Since 2017 the Royal Australian College of General Practice has published an annual state of general practice report based on a survey of members. Its 2022 edition (based on a sample of 3,200 doctors) found that 19 per cent of GPs worked in corporate group practices. This is almost double the 9 per cent working in such practices five years ago when the first report was produced.

If this trend continues it is quite likely that a third of GPs will be employed by corporate practices within a decade.

At this point there is no definitive evidence of the impact of corporate ownership on the quality of GP services. A 2021 article in the MJA by Dr Caroline Moel-Mandel and Professor Vijaya Sundararajan sought to “synthesise the available information about the impact of changes in size and ownership [of general practice] on the delivery of patient care and the health system”.

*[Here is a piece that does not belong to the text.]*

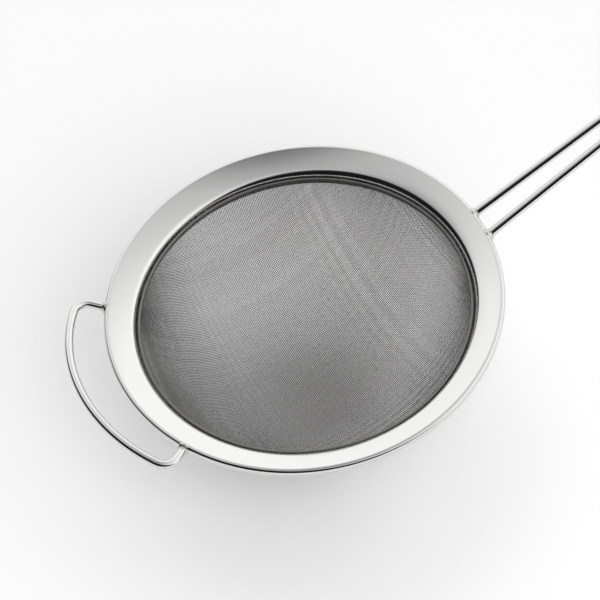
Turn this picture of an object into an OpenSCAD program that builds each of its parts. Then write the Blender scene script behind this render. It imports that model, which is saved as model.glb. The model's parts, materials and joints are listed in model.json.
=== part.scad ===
// Fine mesh tea strainer: a dished steel rim, a woven wire bowl, a two-wire handle and a rest bow.
// The bowl's axis is Z, the handle points along +X and the bow along -X.
// Z = 0 is the lower edge of the collar, the short ring wall that drops into a cup.

/* [Rim] */
// Inside diameter of the collar
collar_d = 80.4; // [60:0.2:160]
// Straight height of the collar below its bend
collar_h = 2.0; // [1.6:0.1:5]
// Width of the rim from the collar's inner wall to its outer edge
flange_w = 7.3; // [5.8:0.1:14]
// Slope of the dished flange from level
flange_slope = 24.5; // [15:0.5:45]
// Upper radius of the bend from flange to collar
bend_r = 2.2; // [1.5:0.1:3]
// Thickness of the rim's sheet
sheet_t = 0.6; // [0.4:0.05:0.75]
// Diameter of the curl along the outer edge
curl_d = 1.8; // [1.5:0.1:2.4]
// Straight height in the side of the curl
curl_flat = 0.45; // [0.2:0.05:1]

/* [Mesh bowl] */
// Depth of the bowl below the collar
bowl_depth = 34; // [20:1:41]
// Thickness of the woven cloth, two wires high
mesh_t = 0.3; // [0.2:0.02:0.6]

/* [Retaining ring] */
// Radial width of the ring
ring_w = 0.7; // [0.5:0.02:1.2]
// Height of the ring
ring_h = 1.0; // [0.8:0.05:1.5]
// Height of the ring's top above the collar's straight wall
ring_up = 0.65; // [0.3:0.05:0.8]
// Rounding of the ring's edges
ring_round = 0.3; // [0.1:0.05:0.5]

/* [Handle] */
// Diameter of the wire of the handle and the bow
wire_d = 2.1; // [1.6:0.1:2.8]
// Length of the handle along its slope, from the rim to its tip
handle_l = 125; // [95:1:180]
// Rise of the handle from level
handle_tilt = 23.7; // [0:0.1:40]
// Clear gap between the two wires at the rim
handle_open = 5.14; // [3:0.02:10]
// Clear gap between the two wires at the neck, where the loop starts
neck_open = 0.35; // [0.2:0.05:3]
// Radius of the hanging loop, to the wire's centre
loop_r = 7.5; // [6:0.25:12]
// Radius of the neck's bends, where the wires open into the loop
neck_r = 12; // [8:0.5:20]

/* [Rest bow] */
// Angle round the rim from the bow's middle to each leg
bow_leg_angle = 28.9; // [20:0.1:40]
// Length of each leg to its corner
bow_leg_l = 6.65; // [5:0.05:12]
// Outward splay of each leg
bow_splay = 38.6; // [20:0.1:50]
// Depth of the bow's curve between its corners
bow_sag = 10.15; // [7:0.05:14]
// Bend radius of the corners, to the wire's centre
bow_corner_r = 3.3; // [2.4:0.1:4.5]
// Rise of the bow from level
bow_tilt = 13; // [0:0.5:30]

/* [Welds] */
// Width of the weld fillet round a wire, on the rim
weld_w = 0.55; // [0.3:0.05:0.8]
// Length of the weld fillet along a wire
weld_l = 0.9; // [0.6:0.05:1.5]
// Thickness left at the outer end of a weld fillet
weld_tip = 0.12; // [0.08:0.02:0.2]

/* [Hidden] */
round_fn = 96;
$fn = round_fn;
// A cut along the rim's edge takes more sides, so that small welds seat on it closely.
edge_fn = 480;
// Longest step in degrees along a rounded corner of a turned section.
arc_step = 6;

collar_r = collar_d / 2;
rim_r = collar_r + flange_w;
curl_r = curl_d / 2;
wire_r = wire_d / 2;

// Section of the rim as [radius, height]: the centres of its bend and of its curl's upper arc.
bend_c = [collar_r + bend_r, collar_h];
curl_x = rim_r - curl_r;
curl_rise = (bend_r - curl_r + (curl_x - bend_c[0]) * sin(flange_slope)) / cos(flange_slope);
curl_c = [curl_x, collar_h + curl_rise];
// The curl turns under as far as this angle, short of the flange's underside.
curl_end = -130;

// Height of the middle of the curl's side, where the wires are welded on.
weld_z = curl_c[1] - curl_flat / 2;
// The wires start this far inside the rim's edge and are coped to the curl.
wire_sink = 0.6;
// Stretches of wire stop this far short of where they meet, and a knuckle joins them
// that stands joint_lap proud of the wire.
joint_gap = 0.05;
joint_lap = 0.01;
// The weld fillets start this far inside the rim's edge.
weld_sink = 0.35;

ring_out = collar_r - mesh_t;
ring_top = collar_h + ring_up;
ring_edge = min(ring_round, 0.45 * min(ring_w, ring_h));
bowl_r = (collar_r * collar_r + bowl_depth * bowl_depth) / (2 * bowl_depth);
// The cloth's edge stands behind the ring, this far below the ring's top.
cloth_edge = 0.35;

// Handle, in its own sloping plane: x runs from the rim's edge to the tip.
handle_y = (handle_open + wire_d) / 2;
handle_x0 = sqrt(rim_r * rim_r - handle_y * handle_y) - rim_r;
neck_y = (neck_open + wire_d) / 2;
loop_x = handle_l - loop_r - wire_r;
neck_dy = neck_r + neck_y;
neck_dx = sqrt(pow(neck_r + loop_r, 2) - neck_dy * neck_dy);
neck_c = [loop_x - neck_dx, neck_dy];
neck_turn = atan(neck_dx / neck_dy);
// The long run starts at the rim and is tangent to the neck's bend.
run_v = neck_c - [handle_x0, handle_y];
run_l = sqrt(run_v * run_v - neck_r * neck_r);
run_angle = atan2(run_v[1], run_v[0]) - asin(neck_r / norm(run_v));

// Bow, in its own sloping plane: x = 0 is the line through its two welds.
bow_x0 = rim_r * cos(bow_leg_angle);
bow_y0 = rim_r * sin(bow_leg_angle);
leg_dir = [cos(bow_splay), sin(bow_splay)];
leg_side = [sin(bow_splay), -cos(bow_splay)];
bow_corner = [0, bow_y0] + bow_leg_l * leg_dir;
bow_arc_r = (pow(bow_corner[1], 2) + bow_sag * bow_sag) / (2 * bow_sag);
bow_arc_c = [bow_corner[0] + bow_sag - bow_arc_r, 0];
// The centre of a corner's bend is bow_corner_r inside both the leg and the long curve.
corner_q = [0, bow_y0] + bow_corner_r * leg_side - bow_arc_c;
corner_b = corner_q * leg_dir;
leg_run = sqrt(corner_b * corner_b - corner_q * corner_q + pow(bow_arc_r - bow_corner_r, 2)) - corner_b;
corner_c = bow_arc_c + corner_q + leg_run * leg_dir;
bow_half = atan2(corner_c[1], corner_c[0] - bow_arc_c[0]);

// Points along an arc about c, in steps of at most arc_step.
function arc(c, r, a0, a1) = let (n = ceil(abs(a1 - a0) / arc_step))
    [for (i = [0:n]) c + r * [cos(a0 + (a1 - a0) * i / n), sin(a0 + (a1 - a0) * i / n)]];

// One face of the rim's sheet, at depth d below the polished side, from collar to curl.
function rim_face(d) = concat(
    [[collar_r + d, 0]],
    arc(bend_c, bend_r - d, 180, 90 + flange_slope),
    arc(curl_c, curl_r - d, 90 + flange_slope, 0),
    arc(curl_c - [0, curl_flat], curl_r - d, 0, curl_end));

// The rim's section: collar, bend, sloping flange and curled edge.
module rim_section() {
    inner = rim_face(sheet_t);
    polygon(concat(rim_face(0), [for (i = [len(inner) - 1:-1:0]) inner[i]]));
}

module rim() {
    color("gainsboro") rotate_extrude() rim_section();
}

// Round-edged ring pressed into the collar, which holds the cloth's edge against the wall.
module retaining_ring() {
    x0 = ring_out - ring_w + ring_edge;
    x1 = ring_out - ring_edge;
    z0 = ring_top - ring_h + ring_edge;
    z1 = ring_top - ring_edge;
    color("gray")
    rotate_extrude() polygon(concat(
        arc([x1, z1], ring_edge, 0, 90),
        arc([x0, z1], ring_edge, 90, 180),
        arc([x0, z0], ring_edge, 180, 270),
        arc([x1, z0], ring_edge, 270, 360)));
}

// Woven cloth drawn into a bowl, as a shell of the cloth's own thickness.
module mesh_bowl() {
    color("darkgray")
    rotate_extrude() {
        translate([ring_out, 0]) square([mesh_t, ring_top - cloth_edge]);
        intersection() {
            translate([0, bowl_r - bowl_depth]) difference() {
                circle(bowl_r);
                circle(bowl_r - mesh_t);
            }
            translate([0, -bowl_depth]) square([collar_r, bowl_depth]);
        }
    }
}

// A straight run of wire in the XY plane, from p along angle a.
module wire_run(p, a, l) {
    translate(p) rotate([0, 90, a]) cylinder(r = wire_r, h = l - joint_gap);
}

// A bend of wire in the XY plane about c, from angle a0 to a1.
module wire_bend(c, r, a0, a1) {
    trim = asin(joint_gap / r);
    translate(c) rotate([0, 0, a0 + trim]) rotate_extrude(angle = a1 - a0 - 2 * trim)
        translate([r, 0]) circle(wire_r);
}

// Joins two stretches of wire that meet at p.
module knuckle(p) {
    translate(p) sphere(wire_r + joint_lap);
}

// Its children once as they are, and once on the other side of the X axis.
module both_sides() {
    children();
    mirror([0, 1, 0]) children();
}

module in_handle_plane() {
    translate([rim_r, 0, weld_z]) rotate([0, -handle_tilt, 0]) children();
}

module in_bow_plane() {
    rotate([0, 0, 180]) translate([bow_x0, 0, weld_z]) rotate([0, -bow_tilt, 0]) children();
}

// Its children cut to the outside of the rim's curl.
module coped_to_rim() {
    difference() {
        children();
        rotate_extrude($fn = edge_fn) {
            translate(curl_c) circle(curl_r, $fn = round_fn);
            translate(curl_c - [0, curl_flat]) circle(curl_r, $fn = round_fn);
            translate(curl_c - [curl_r, curl_flat]) square([curl_d, curl_flat]);
        }
    }
}

// One length of wire: long runs that close up to a neck and open into a hanging loop.
module handle_wire() {
    start = [handle_x0, handle_y] - wire_sink * [cos(run_angle), sin(run_angle)];
    color("silver")
    coped_to_rim() in_handle_plane() {
        both_sides() {
            wire_run(start, run_angle, run_l + wire_sink);
            knuckle(start + (run_l + wire_sink) * [cos(run_angle), sin(run_angle)]);
            wire_bend(neck_c, neck_r, run_angle - 90, neck_turn - 90);
            knuckle(neck_c + neck_r * [sin(neck_turn), -cos(neck_turn)]);
        }
        wire_bend([loop_x, 0], loop_r, -neck_turn - 90, neck_turn + 90);
    }
}

// One length of wire: two short legs, two tight corners and a long curve between them.
module rest_bow() {
    color("silver")
    coped_to_rim() in_bow_plane() {
        both_sides() {
            wire_run([0, bow_y0] - wire_sink * leg_dir, bow_splay, leg_run + wire_sink);
            knuckle([0, bow_y0] + leg_run * leg_dir);
            wire_bend(corner_c, bow_corner_r, bow_half, 90 + bow_splay);
            knuckle(bow_arc_c + bow_arc_r * [cos(bow_half), sin(bow_half)]);
        }
        wire_bend(bow_arc_c, bow_arc_r, -bow_half, bow_half);
    }
}

// A weld fillet round a wire that leaves p along angle a.
module weld_fillet(p, a) {
    translate(p - weld_sink * [cos(a), sin(a)]) rotate([0, 90, a])
        rotate_extrude() polygon([
            [wire_r, 0],
            [wire_r + weld_w, 0],
            [wire_r + weld_tip, weld_sink + weld_l],
            [wire_r, weld_sink + weld_l]]);
}

module handle_weld(side) {
    color("silver")
    coped_to_rim() in_handle_plane()
        weld_fillet([handle_x0, side * handle_y], side * run_angle);
}

module bow_weld(side) {
    color("silver")
    coped_to_rim() in_bow_plane()
        weld_fillet([0, side * bow_y0], side * bow_splay);
}

module handle_weld_left() { handle_weld(1); }
module handle_weld_right() { handle_weld(-1); }
module bow_weld_left() { bow_weld(-1); }
module bow_weld_right() { bow_weld(1); }

rim();
retaining_ring();
mesh_bowl();
handle_wire();
rest_bow();
handle_weld_left();
handle_weld_right();
bow_weld_left();
bow_weld_right();
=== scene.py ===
"""Fine mesh tea strainer: rim, retaining ring, woven bowl, handle, rest bow and welds."""
import json
import math

import bpy
from mathutils import Matrix, Vector


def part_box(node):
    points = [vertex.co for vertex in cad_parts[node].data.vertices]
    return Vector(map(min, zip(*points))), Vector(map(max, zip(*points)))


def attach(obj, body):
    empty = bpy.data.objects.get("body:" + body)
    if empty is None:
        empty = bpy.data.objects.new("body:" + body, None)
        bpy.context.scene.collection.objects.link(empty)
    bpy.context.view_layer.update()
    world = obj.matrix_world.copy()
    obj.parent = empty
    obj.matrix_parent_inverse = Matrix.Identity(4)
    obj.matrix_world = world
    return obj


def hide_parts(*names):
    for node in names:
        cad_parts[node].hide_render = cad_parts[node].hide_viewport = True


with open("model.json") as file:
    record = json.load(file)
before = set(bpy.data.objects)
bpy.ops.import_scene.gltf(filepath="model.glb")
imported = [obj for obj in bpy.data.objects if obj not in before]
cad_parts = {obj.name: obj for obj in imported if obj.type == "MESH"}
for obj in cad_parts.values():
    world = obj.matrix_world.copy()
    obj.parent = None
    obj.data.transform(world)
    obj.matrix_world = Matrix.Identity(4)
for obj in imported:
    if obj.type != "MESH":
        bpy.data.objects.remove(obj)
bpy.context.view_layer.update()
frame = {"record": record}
bpy.ops.object.select_all(action="DESELECT")
MM = 0.001

# ---------------------------------------------------------------------------------------------
# Rim: one ring of stainless sheet, pressed and curled. A short upright collar turns through a
# round bend into a dished flange, and the flange's outer edge is curled under into a bead.
# The inside and the top are mirror polished.
sheet_t = 0.6 * MM
bend_r = 2.2 * MM
curl_r = 0.9 * MM
curl_flat = 0.45 * MM
# The curl turns under as far as this angle, in degrees from straight outwards.
curl_end = -130
# The flange is a little crowned: steeper beside the bend than beside the curl, in degrees.
slope_in = 27.5
slope_out = 21.5
slope_mid = math.radians((slope_in + slope_out) / 2)
# The ring's sides, and the steps of each part of the sheet's section.
ring_sides = 480
bend_steps = 20
flange_steps = 10
curl_steps = 16
under_steps = 18
# Edges sharper than this stay crisp, and points closer than this are merged.
crease = math.radians(50)
merge_gap = 0.005 * MM

rim_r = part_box("rim")[1].x
collar = next(m for m in frame["record"]["mounts"] if m["name"] == "collar")
collar_r = collar["dims"]["r_mm"] * MM - sheet_t
collar_h = collar["dims"]["length_mm"] * MM
bend_c = (collar_r + bend_r, collar_h)
curl_x = rim_r - curl_r
curl_rise = (bend_r - curl_r + (curl_x - bend_c[0]) * math.sin(slope_mid)) / math.cos(slope_mid)
curl_c = (curl_x, collar_h + curl_rise)
# The wires of the handle and the bow are welded on at this height.
weld_z = curl_c[1] - curl_flat / 2


def arc(centre, radius, start, end, steps):
    """Points of an arc in a section, from one angle to another in degrees."""
    angles = [math.radians(start + (end - start) * i / steps) for i in range(steps + 1)]
    return [(centre[0] + radius * math.cos(a), centre[1] + radius * math.sin(a)) for a in angles]


def crown(a, b, slope_a, slope_b, steps):
    """Points between a and b on a curve that leaves a at slope_a and meets b at slope_b."""
    ta, tb = math.tan(math.radians(slope_a)), math.tan(math.radians(slope_b))
    x = (b[1] - a[1] + ta * a[0] - tb * b[0]) / (ta - tb)
    corner = (x, a[1] + ta * (x - a[0]))
    points = []
    for i in range(1, steps):
        t = i / steps
        weights = ((1 - t) ** 2, 2 * t * (1 - t), t * t)
        points.append(tuple(sum(w * p[k] for w, p in zip(weights, (a, corner, b))) for k in (0, 1)))
    return points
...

Much of the information cited in the article came from the grey literature, as there are few formal studies of the issue. In brief the material identified suggested that:

  • continuity of care diminishes as practice size increases, while pathology ordering is positively associated with practice size;
  • patient satisfaction is lower in corporatised practices compared with traditional ones;
  • non-traditional providers performed worse than traditional ones on a range of performance indicators related to cost and efficiency, access, and clinical effectiveness.

However, one Australian study showed no difference between types of practice in the management of patients with diabetes.

The authors concluded that “while there is little Australian evidence that worse clinical care is delivered in corporate-owned general practice, there is no evidence that care is better… more Australian research and potentially regulation are needed to track and control what [changing patterns of ownership] means for patient care in terms… of patient experience [and] health outcomes”.

The Medical Board and the Department of Health should support such efforts by collecting and publishing information on the number of GPs working for corporate providers, and including the type of practice ownership in publications and in datasets made available for research.

The experience over the last thirty years of private corporate involvement in the delivery of public goods suggests that the profit motive does not drive better quality. The privatisation of the VET sector has led to poorer quality outcomes and a shift away from the provision of less-profitable trade courses to classroom-based courses such as business studies.

The Aged Care Royal Commission found that for-profit providers delivered lower quality care than not-for-profits. It heard evidence that managers at one of the largest for-profit providers were encouraged to “save a shift” wherever possible as a way of contributing to profitability. The profit motive appeared to have driven a culture of minimal compliance with standards, rather than one of competition on the basis of quality.

Any proposed reform of how general practice and primary health care is funded needs to be designed to take into account the corporatisation of general practice, and counter the incentives for corporate practices to maximise profit at the expense of quality.